New York Herald, "Threatened Civil War Between Virginia and Pennsylvania," January 31, 1856

    Source citation
    "Threatened Civil War Between Virginia and Pennsylvania," New York Herald, January 31, 1856, p. 4: 2-3.
    Newspaper: Publication
    New York Herald
    Newspaper: Headline
    Threatened Civil War Between Virginia and Pennsylvania
    Newspaper: Page(s)
    4
    Newspaper: Column
    2-3
    Type
    Newspaper
    Date Certainty
    Exact
    Transcriber
    Meg Allen, Dickinson College
    Transcription date
    The following text is presented here in complete form, as it originally appeared in print. Spelling and typographical errors have been preserved as in the original.

    Threatened Civil War Between Virginia and Pennsylvania. 

    We give place in another part of the HERALD to the debate in the Virginia Legislature on the subject of the arrest, some months ago, of James Parsons, Jr., a citizen of Virginia, who was in pursuit of a fugitive slave by the local authorities of Pennsylvania.  We also publish reports from a committee—majority and minority—of Pennsylvania Legislature, on the proposed right or transit of slaves through that State.  The subject is one of profound interest, and the proceedings of the two legislative bodies indicate that the time has come when the rights of the States must be thoroughly tested in this matter of fugitive slaves and the legal privilege of transit claimed by the South through the territories of the North. 

    Aside from the more legal bearings of the matter, it is remarkable indeed that there should be a conflict between members of the federal Union on the subject either of the surrender of slaves or of transit through each other’s territory.  The common courtesies of life, good-neighborhood between members of the same general family, without any special constitutional or legal guarantees, should have been sufficient to induce the State of Pennsylvania to aid the people of Virginia to enforce the rights of her citizens to such property as is recognized in the latter States.  We can imagine nothing better calculated to sow the seeds of permanent estrangement than even to confine a neighbor strictly to his legal rights; to deny him those rights under an assumed condemnation of their immoralities, is an offence against justice, the obligations of law, and the comities of good neighborhood.

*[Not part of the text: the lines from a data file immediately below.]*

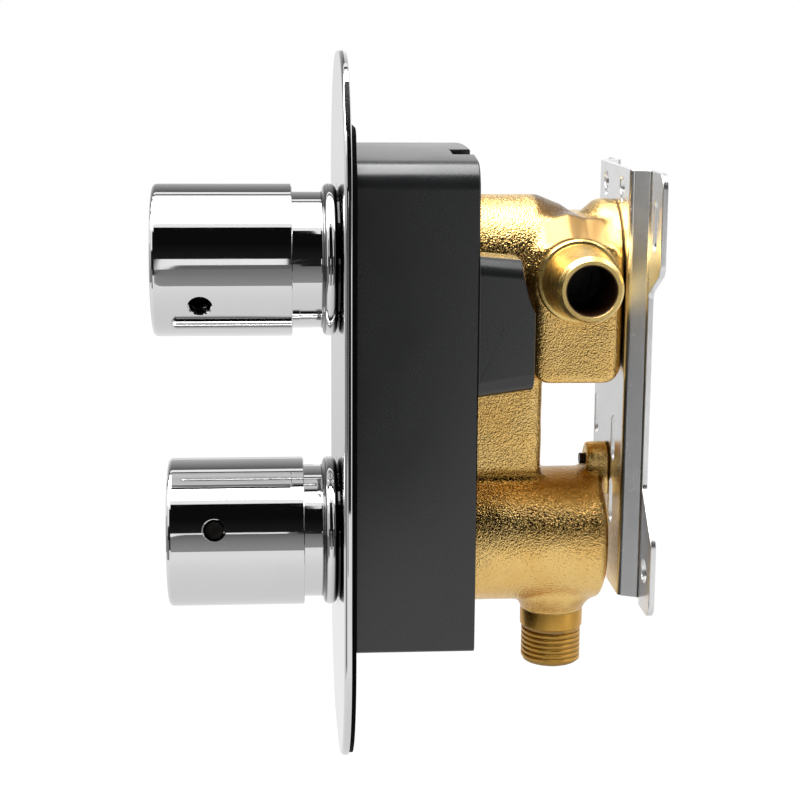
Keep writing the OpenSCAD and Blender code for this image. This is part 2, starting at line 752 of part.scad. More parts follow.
// The section of one side hood, from the barrel's side out to the housing's side
module hood_section(wall = 0) {
    r = housing_round - wall / 2;
    w = hood_width - 2 * wall;
    h = hood_height - 2 * wall;
    round_rect(w, h, r);
}

// The length of a hood, leaning by an angle about the housing's rear edge
module hood_arm(wall, lean) {
    translate([housing_width / 2 - hood_width / 2, face_y + housing_rear, hood_z])
        rotate([lean - 90, 0, 0]) translate([0, 0, -hood_reach / 2 - wall])
        linear_extrude(2 * hood_reach) hood_section(wall);
}

// A hood on the +X side, drafted above and below; a wall shrinks it to the hollow inside
module hood(wall = 0) {
    length = hood_reach + housing_wall + wall;
    intersection() {
        hood_arm(wall, -hood_fall);
        hood_arm(wall, hood_rise);
        translate([housing_width / 2, face_y + housing_rear + hood_reach - wall - length / 2, hood_z])
            cube([housing_width, length, 2 * hood_height], center = true);
    }
}

// The round cut behind a hood's upper corner
module hood_cut() {
    translate([housing_width / 2 - hood_width - cut, face_y + inlet_back + hood_cut_back,
        hood_z + hood_height / 2]) rotate([0, 90, 0])
        cylinder(h = hood_width + 2 * cut, r = hood_cut_radius, $fn = fine);
}

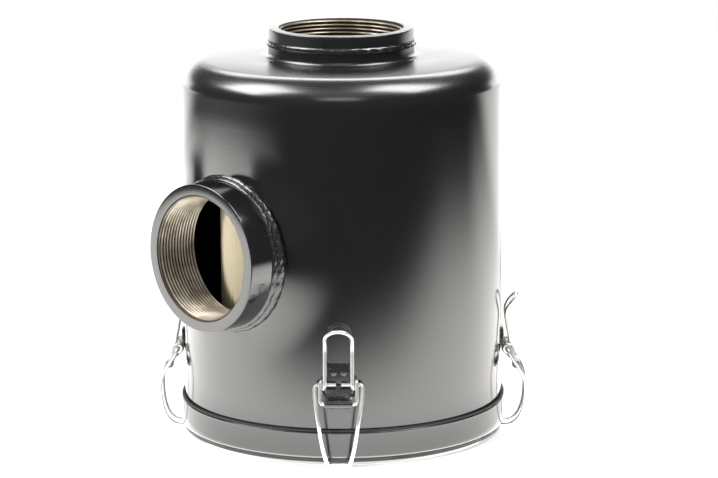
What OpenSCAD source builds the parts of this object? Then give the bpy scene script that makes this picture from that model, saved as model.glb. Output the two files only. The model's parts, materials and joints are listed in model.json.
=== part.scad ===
// Suction filter housing: a deep-drawn steel canister that stands on its own lid, with a threaded
// outlet on top, a threaded inlet on the side, a pleated cartridge inside and four wire toggle
// latches that hold the lid. Millimetres, +Z up. The origin is the centre of the lid's underside,
// and the front latch faces -Y.

/* [Canister] */
// Outside diameter of the drawn canister
can_d = 194; // [185:1:215]
// Sheet thickness of the canister
can_wall = 1.5; // [1:0.1:2.5]
// Height of the canister's flat top above the lid's underside
can_top = 230; // [215:1:300]
// Outside radius of the rounded shoulder at the top
shoulder_r = 16; // [12:1:32]
// Height of the canister's open lower rim
can_rim = 9.2; // [8.8:0.1:12]

/* [Ports] */
// Bore of both sockets, at the crests of a G 2 1/2 thread
port_bore_d = 72.2; // [62:0.1:74]
// Wall of both sockets around their bore; the collars that they are welded to are as wide outside
port_wall = 7.9; // [6:0.1:10]
// Length of each socket
port_len = 30; // [26:1:36]
// Chamfer at both ends of a socket's bore
port_chamfer = 1.4; // [0.4:0.1:2.5]
// Gap between a socket's spigot and the collar that it slides into
port_gap = 0.2; // [0.05:0.05:0.3]
// Height of the outlet's drawn collar above the flat top
outlet_collar = 9; // [6:0.1:14]
// Radius of the fillet at the foot of the outlet's collar
collar_fillet = 3; // [1:0.5:5]
// Height of the outlet's mouth above its collar
outlet_stand = 8.7; // [5:0.1:14]
// Direction of the inlet, counted from +X
inlet_angle = 226.5; // [215:0.5:235]
// Height of the inlet's axis
inlet_z = 123; // [115:0.5:140]
// Distance of the inlet collar's end from the canister's surface
inlet_collar = 2.4; // [2.2:0.1:6]
// Length of the inlet socket outside its collar
inlet_stand = 18.6; // [8:0.1:19]
// Radius of the weld beads around the sockets
bead_r = 1.9; // [1:0.1:2.5]
// Radius of the second pass, in the corner between the inlet's collar and the canister
corner_r = 2.3; // [1.6:0.1:3]
// Distance of the second pass from the collar's end
corner_pitch = 3.1; // [2:0.1:3.6]
// How far the middle of the second pass stands out from the collar
corner_out = 1.5; // [0.5:0.1:2]
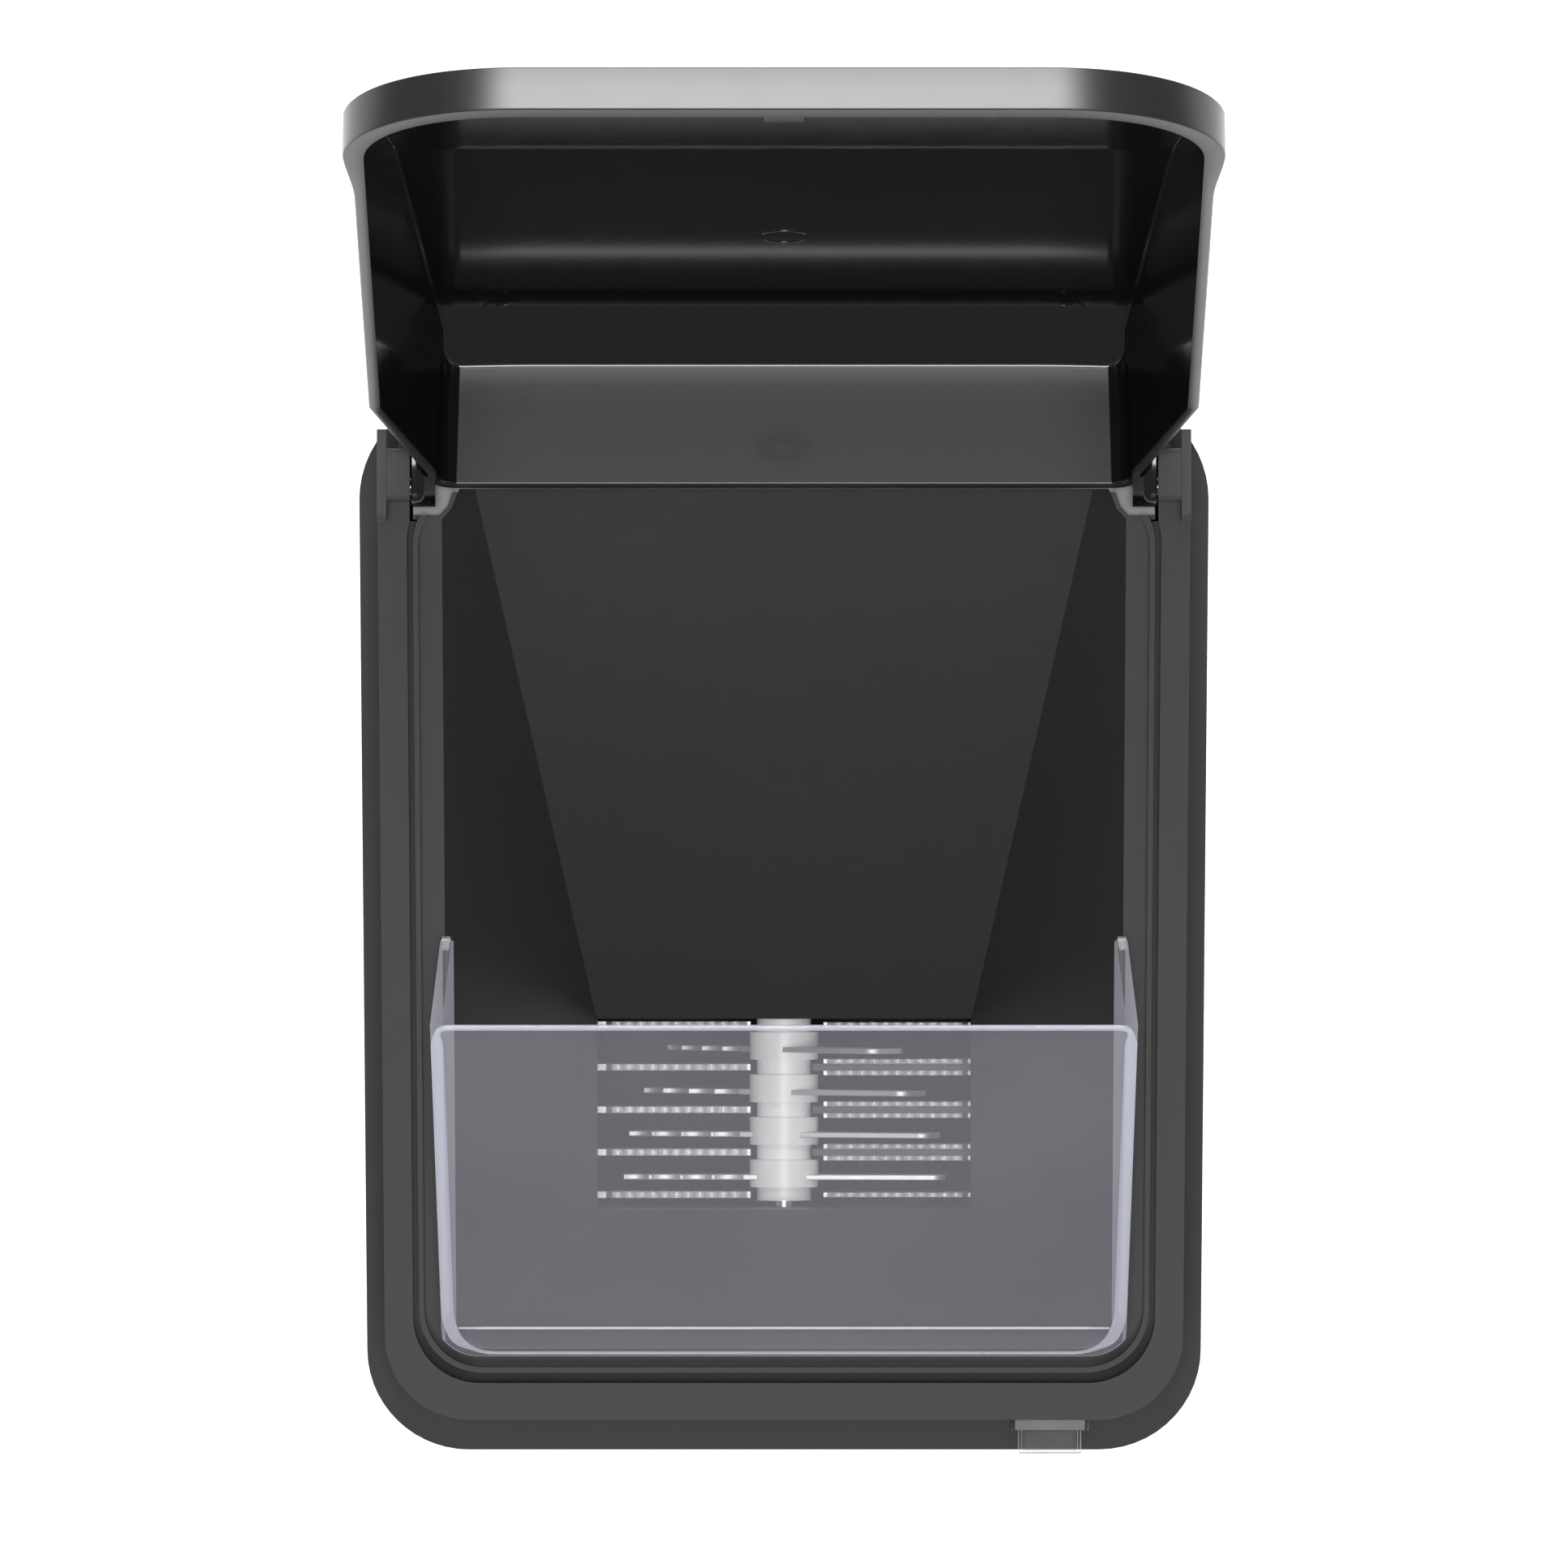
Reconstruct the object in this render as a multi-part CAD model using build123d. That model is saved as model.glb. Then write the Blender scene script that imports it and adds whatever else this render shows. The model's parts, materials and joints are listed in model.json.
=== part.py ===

    But we must take things as we find them, and call them by their right names.  The federal constitution provides for the surrender of fugitive slaves to their masters on proper demand.  It is not too much to claim that the object of this provision was two fold—to give to the slaveholder a legal right to claim his fugitives from labor, and to impose an obligation upon the free States—indeed, upon all the States—to make the surrender.  In order to give effect to this constitutional right and obligation the act of 1703 was passed.  That act, in process of time, became powerless, by reason of the refusal of citizens of the free States to discharge their general obligations—to act in good faith towards the slaveholders in the matter of escaped slaves.  The supplementary act of 1850 was finally passed, the necessity for which arose entirely from the bad faith of the North.  We had substantially refused to meet and discharge our solemn constitutional obligations.  We became technical.  We refused to surrender slaves, and interposed every species of factious obstacle to the enforcement of the law.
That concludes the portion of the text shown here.